**PROBLEM TO SOLVE:**
Repeat the material in full. Keep every line exactly as it is.

**GIVEN DATA:**
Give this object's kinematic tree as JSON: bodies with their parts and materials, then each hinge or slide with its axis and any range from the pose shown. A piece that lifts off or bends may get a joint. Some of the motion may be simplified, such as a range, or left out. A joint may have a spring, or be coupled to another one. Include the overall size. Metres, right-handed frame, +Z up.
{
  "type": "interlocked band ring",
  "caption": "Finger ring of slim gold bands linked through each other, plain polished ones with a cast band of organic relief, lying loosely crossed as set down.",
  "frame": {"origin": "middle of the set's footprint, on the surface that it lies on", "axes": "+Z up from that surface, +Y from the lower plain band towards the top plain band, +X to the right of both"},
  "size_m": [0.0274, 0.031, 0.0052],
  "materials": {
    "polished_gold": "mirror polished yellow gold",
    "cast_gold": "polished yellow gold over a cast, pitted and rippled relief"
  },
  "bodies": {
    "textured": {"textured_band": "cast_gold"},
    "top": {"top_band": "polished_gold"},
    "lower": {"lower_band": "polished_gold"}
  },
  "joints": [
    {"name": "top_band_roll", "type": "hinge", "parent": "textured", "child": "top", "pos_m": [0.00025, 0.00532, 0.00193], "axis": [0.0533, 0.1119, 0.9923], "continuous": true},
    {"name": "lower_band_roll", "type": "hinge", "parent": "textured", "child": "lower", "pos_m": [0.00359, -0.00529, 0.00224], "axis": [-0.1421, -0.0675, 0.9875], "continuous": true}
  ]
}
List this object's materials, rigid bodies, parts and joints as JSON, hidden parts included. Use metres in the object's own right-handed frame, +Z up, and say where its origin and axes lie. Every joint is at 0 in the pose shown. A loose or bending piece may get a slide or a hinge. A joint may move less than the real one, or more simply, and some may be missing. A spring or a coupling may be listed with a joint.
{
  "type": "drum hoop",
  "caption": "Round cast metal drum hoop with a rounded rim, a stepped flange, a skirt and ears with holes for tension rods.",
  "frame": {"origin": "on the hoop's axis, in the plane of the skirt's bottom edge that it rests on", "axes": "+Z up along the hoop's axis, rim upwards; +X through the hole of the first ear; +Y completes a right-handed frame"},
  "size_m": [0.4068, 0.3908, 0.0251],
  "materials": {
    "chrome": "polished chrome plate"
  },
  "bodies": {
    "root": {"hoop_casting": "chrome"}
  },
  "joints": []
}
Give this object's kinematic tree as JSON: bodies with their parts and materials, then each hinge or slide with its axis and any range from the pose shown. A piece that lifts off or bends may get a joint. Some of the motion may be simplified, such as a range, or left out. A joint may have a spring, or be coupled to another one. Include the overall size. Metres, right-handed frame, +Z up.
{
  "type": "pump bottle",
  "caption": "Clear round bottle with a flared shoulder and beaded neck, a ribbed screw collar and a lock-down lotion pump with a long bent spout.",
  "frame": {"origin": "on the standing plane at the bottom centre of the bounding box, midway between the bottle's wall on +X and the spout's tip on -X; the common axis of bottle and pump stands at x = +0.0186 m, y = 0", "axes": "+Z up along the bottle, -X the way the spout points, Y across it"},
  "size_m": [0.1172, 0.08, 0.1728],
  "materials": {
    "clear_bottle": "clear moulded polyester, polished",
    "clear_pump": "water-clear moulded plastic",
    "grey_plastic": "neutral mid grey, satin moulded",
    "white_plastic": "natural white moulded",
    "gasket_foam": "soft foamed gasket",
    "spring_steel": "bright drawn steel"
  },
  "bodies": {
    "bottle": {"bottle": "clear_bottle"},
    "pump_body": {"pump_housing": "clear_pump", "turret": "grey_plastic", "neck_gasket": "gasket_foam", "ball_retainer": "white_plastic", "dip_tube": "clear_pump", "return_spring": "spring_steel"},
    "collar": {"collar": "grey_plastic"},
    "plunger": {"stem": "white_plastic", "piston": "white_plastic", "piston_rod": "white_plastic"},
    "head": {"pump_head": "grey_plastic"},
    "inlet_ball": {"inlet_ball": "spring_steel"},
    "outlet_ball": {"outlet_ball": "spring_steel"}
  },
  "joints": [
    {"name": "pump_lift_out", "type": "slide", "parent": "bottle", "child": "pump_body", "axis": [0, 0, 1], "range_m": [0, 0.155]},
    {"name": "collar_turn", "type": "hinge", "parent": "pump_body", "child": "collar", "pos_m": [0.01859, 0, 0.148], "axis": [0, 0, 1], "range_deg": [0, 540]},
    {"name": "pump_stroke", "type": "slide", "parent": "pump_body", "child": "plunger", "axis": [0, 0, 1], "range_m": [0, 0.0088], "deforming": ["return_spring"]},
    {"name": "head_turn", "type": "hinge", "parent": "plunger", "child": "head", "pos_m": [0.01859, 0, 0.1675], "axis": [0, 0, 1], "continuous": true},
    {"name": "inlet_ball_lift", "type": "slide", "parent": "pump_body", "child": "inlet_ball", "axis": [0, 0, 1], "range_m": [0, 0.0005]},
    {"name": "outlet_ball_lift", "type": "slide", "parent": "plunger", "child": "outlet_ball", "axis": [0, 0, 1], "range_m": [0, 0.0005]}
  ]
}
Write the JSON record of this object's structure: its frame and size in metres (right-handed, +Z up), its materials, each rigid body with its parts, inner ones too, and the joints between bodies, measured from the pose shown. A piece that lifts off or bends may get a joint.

**EXERCISE RESPONSE:**
Give this object's kinematic tree as JSON: bodies with their parts and materials, then each hinge or slide with its axis and any range from the pose shown. A piece that lifts off or bends may get a joint. Some of the motion may be simplified, such as a range, or left out. A joint may have a spring, or be coupled to another one. Include the overall size. Metres, right-handed frame, +Z up.
{
  "type": "interlocked band ring",
  "caption": "Finger ring of slim gold bands linked through each other, plain polished ones with a cast band of organic relief, lying loosely crossed as set down.",
  "frame": {"origin": "middle of the set's footprint, on the surface that it lies on", "axes": "+Z up from that surface, +Y from the lower plain band towards the top plain band, +X to the right of both"},
  "size_m": [0.0274, 0.031, 0.0052],
  "materials": {
    "polished_gold": "mirror polished yellow gold",
    "cast_gold": "polished yellow gold over a cast, pitted and rippled relief"
  },
  "bodies": {
    "textured": {"textured_band": "cast_gold"},
    "top": {"top_band": "polished_gold"},
    "lower": {"lower_band": "polished_gold"}
  },
  "joints": [
    {"name": "top_band_roll", "type": "hinge", "parent": "textured", "child": "top", "pos_m": [0.00025, 0.00532, 0.00193], "axis": [0.0533, 0.1119, 0.9923], "continuous": true},
    {"name": "lower_band_roll", "type": "hinge", "parent": "textured", "child": "lower", "pos_m": [0.00359, -0.00529, 0.00224], "axis": [-0.1421, -0.0675, 0.9875], "continuous": true}
  ]
}
List this object's materials, rigid bodies, parts and joints as JSON, hidden parts included. Use metres in the object's own right-handed frame, +Z up, and say where its origin and axes lie. Every joint is at 0 in the pose shown. A loose or bending piece may get a slide or a hinge. A joint may move less than the real one, or more simply, and some may be missing. A spring or a coupling may be listed with a joint.
{
  "type": "drum hoop",
  "caption": "Round cast metal drum hoop with a rounded rim, a stepped flange, a skirt and ears with holes for tension rods.",
  "frame": {"origin": "on the hoop's axis, in the plane of the skirt's bottom edge that it rests on", "axes": "+Z up along the hoop's axis, rim upwards; +X through the hole of the first ear; +Y completes a right-handed frame"},
  "size_m": [0.4068, 0.3908, 0.0251],
  "materials": {
    "chrome": "polished chrome plate"
  },
  "bodies": {
    "root": {"hoop_casting": "chrome"}
  },
  "joints": []
}
Give this object's kinematic tree as JSON: bodies with their parts and materials, then each hinge or slide with its axis and any range from the pose shown. A piece that lifts off or bends may get a joint. Some of the motion may be simplified, such as a range, or left out. A joint may have a spring, or be coupled to another one. Include the overall size. Metres, right-handed frame, +Z up.
{
  "type": "pump bottle",
  "caption": "Clear round bottle with a flared shoulder and beaded neck, a ribbed screw collar and a lock-down lotion pump with a long bent spout.",
  "frame": {"origin": "on the standing plane at the bottom centre of the bounding box, midway between the bottle's wall on +X and the spout's tip on -X; the common axis of bottle and pump stands at x = +0.0186 m, y = 0", "axes": "+Z up along the bottle, -X the way the spout points, Y across it"},
  "size_m": [0.1172, 0.08, 0.1728],
  "materials": {
    "clear_bottle": "clear moulded polyester, polished",
    "clear_pump": "water-clear moulded plastic",
    "grey_plastic": "neutral mid grey, satin moulded",
    "white_plastic": "natural white moulded",
    "gasket_foam": "soft foamed gasket",
    "spring_steel": "bright drawn steel"
  },
  "bodies": {
    "bottle": {"bottle": "clear_bottle"},
    "pump_body": {"pump_housing": "clear_pump", "turret": "grey_plastic", "neck_gasket": "gasket_foam", "ball_retainer": "white_plastic", "dip_tube": "clear_pump", "return_spring": "spring_steel"},
    "collar": {"collar": "grey_plastic"},
    "plunger": {"stem": "white_plastic", "piston": "white_plastic", "piston_rod": "white_plastic"},
    "head": {"pump_head": "grey_plastic"},
    "inlet_ball": {"inlet_ball": "spring_steel"},
    "outlet_ball": {"outlet_ball": "spring_steel"}
  },
  "joints": [
    {"name": "pump_lift_out", "type": "slide", "parent": "bottle", "child": "pump_body", "axis": [0, 0, 1], "range_m": [0, 0.155]},
    {"name": "collar_turn", "type": "hinge", "parent": "pump_body", "child": "collar", "pos_m": [0.01859, 0, 0.148], "axis": [0, 0, 1], "range_deg": [0, 540]},
    {"name": "pump_stroke", "type": "slide", "parent": "pump_body", "child": "plunger", "axis": [0, 0, 1], "range_m": [0, 0.0088], "deforming": ["return_spring"]},
    {"name": "head_turn", "type": "hinge", "parent": "plunger", "child": "head", "pos_m": [0.01859, 0, 0.1675], "axis": [0, 0, 1], "continuous": true},
    {"name": "inlet_ball_lift", "type": "slide", "parent": "pump_body", "child": "inlet_ball", "axis": [0, 0, 1], "range_m": [0, 0.0005]},
    {"name": "outlet_ball_lift", "type": "slide", "parent": "plunger", "child": "outlet_ball", "axis": [0, 0, 1], "range_m": [0, 0.0005]}
  ]
}
Write the JSON record of this object's structure: its frame and size in metres (right-handed, +Z up), its materials, each rigid body with its parts, inner ones too, and the joints between bodies, measured from the pose shown. A piece that lifts off or bends may get a joint.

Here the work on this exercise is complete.